» **Instructions for the task**:
Find each line with the word "joints" and state how many there are, nothing more.

↓

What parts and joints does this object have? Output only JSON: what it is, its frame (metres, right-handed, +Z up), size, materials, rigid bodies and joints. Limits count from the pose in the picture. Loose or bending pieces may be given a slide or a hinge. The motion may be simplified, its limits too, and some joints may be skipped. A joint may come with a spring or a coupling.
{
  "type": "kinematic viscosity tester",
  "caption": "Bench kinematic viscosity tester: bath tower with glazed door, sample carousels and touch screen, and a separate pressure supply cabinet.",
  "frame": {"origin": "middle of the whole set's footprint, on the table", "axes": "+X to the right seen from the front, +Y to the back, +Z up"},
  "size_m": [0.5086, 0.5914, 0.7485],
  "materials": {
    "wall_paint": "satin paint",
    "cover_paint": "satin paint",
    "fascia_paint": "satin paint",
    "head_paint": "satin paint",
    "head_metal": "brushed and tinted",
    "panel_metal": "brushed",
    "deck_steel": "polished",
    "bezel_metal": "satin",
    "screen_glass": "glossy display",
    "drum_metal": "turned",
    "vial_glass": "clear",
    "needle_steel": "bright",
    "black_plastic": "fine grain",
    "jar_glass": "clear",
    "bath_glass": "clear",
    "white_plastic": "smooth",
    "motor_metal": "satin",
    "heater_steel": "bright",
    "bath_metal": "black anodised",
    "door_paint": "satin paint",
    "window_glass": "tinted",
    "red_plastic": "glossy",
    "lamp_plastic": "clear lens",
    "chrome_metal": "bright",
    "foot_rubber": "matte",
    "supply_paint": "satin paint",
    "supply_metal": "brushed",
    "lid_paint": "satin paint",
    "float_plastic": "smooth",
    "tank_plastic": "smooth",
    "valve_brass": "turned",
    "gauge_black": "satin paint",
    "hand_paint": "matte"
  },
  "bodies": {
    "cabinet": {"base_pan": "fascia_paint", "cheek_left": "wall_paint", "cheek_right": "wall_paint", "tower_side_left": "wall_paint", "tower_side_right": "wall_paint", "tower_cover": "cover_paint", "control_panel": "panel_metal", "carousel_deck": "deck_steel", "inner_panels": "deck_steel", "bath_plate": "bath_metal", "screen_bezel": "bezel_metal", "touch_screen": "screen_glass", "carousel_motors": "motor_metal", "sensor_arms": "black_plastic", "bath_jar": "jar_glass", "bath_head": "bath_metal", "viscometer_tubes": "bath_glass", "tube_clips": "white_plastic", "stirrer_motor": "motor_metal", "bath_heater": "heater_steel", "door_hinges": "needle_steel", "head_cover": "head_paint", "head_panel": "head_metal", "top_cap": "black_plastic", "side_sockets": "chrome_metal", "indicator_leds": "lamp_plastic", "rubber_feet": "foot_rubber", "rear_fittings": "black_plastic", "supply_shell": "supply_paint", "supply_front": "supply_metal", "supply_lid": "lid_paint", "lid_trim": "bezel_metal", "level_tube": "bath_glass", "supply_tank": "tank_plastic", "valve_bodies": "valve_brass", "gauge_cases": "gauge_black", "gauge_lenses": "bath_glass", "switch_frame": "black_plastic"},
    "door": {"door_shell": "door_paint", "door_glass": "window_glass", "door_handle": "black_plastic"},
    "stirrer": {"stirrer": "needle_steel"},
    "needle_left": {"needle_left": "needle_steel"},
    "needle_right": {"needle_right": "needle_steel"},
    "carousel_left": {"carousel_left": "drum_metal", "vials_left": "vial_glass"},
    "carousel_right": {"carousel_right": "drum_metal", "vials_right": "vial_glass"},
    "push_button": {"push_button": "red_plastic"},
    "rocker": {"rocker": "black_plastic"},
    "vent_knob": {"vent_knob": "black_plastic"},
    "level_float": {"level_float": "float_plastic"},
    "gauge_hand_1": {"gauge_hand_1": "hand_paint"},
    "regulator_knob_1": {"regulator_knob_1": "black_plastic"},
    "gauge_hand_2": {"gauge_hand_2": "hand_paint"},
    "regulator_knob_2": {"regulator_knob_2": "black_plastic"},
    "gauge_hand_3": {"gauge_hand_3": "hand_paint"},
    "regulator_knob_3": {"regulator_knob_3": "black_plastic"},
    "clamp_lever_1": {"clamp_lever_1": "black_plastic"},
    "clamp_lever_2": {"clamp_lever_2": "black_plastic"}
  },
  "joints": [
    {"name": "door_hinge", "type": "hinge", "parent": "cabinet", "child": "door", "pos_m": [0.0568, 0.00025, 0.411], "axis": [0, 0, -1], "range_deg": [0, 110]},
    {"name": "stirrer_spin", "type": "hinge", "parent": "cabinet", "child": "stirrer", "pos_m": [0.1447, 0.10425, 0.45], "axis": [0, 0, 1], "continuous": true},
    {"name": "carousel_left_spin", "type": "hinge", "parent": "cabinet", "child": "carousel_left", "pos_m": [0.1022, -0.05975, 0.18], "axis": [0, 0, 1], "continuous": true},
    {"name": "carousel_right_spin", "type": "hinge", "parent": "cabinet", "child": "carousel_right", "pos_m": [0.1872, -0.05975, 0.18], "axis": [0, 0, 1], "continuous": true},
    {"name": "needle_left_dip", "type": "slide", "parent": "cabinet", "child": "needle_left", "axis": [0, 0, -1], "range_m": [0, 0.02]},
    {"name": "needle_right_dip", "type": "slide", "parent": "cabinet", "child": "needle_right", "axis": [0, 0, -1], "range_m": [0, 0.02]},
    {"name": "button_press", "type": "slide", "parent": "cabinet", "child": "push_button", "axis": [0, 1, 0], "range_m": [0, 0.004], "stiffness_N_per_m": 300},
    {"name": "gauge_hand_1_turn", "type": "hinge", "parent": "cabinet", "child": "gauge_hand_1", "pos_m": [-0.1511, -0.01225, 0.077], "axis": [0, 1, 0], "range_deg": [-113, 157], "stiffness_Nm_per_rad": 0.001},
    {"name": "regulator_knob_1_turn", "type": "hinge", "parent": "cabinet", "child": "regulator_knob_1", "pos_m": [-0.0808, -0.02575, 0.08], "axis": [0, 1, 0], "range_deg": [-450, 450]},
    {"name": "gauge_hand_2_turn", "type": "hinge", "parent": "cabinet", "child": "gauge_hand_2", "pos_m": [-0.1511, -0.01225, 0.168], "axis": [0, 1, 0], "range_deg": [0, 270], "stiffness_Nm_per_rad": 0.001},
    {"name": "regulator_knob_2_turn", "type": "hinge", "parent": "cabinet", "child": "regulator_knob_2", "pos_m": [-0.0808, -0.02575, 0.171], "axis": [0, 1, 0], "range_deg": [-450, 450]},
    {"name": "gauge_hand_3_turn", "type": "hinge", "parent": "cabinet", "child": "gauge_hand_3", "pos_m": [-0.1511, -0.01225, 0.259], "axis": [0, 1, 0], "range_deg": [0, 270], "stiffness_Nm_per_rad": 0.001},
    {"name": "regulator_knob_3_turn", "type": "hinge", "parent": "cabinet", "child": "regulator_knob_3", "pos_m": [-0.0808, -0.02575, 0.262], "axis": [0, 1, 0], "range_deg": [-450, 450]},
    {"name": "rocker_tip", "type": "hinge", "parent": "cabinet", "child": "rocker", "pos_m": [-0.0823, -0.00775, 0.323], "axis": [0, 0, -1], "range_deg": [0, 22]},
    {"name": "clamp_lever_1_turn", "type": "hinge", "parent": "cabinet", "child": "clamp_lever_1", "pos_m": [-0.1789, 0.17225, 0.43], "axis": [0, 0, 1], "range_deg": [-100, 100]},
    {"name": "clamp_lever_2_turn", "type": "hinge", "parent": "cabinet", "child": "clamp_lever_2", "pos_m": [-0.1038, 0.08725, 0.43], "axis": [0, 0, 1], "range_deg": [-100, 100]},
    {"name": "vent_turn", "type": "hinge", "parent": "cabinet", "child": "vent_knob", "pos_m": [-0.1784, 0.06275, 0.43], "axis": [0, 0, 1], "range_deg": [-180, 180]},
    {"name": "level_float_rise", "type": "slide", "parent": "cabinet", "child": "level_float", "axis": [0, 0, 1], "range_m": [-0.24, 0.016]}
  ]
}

↑

» **The response**:
2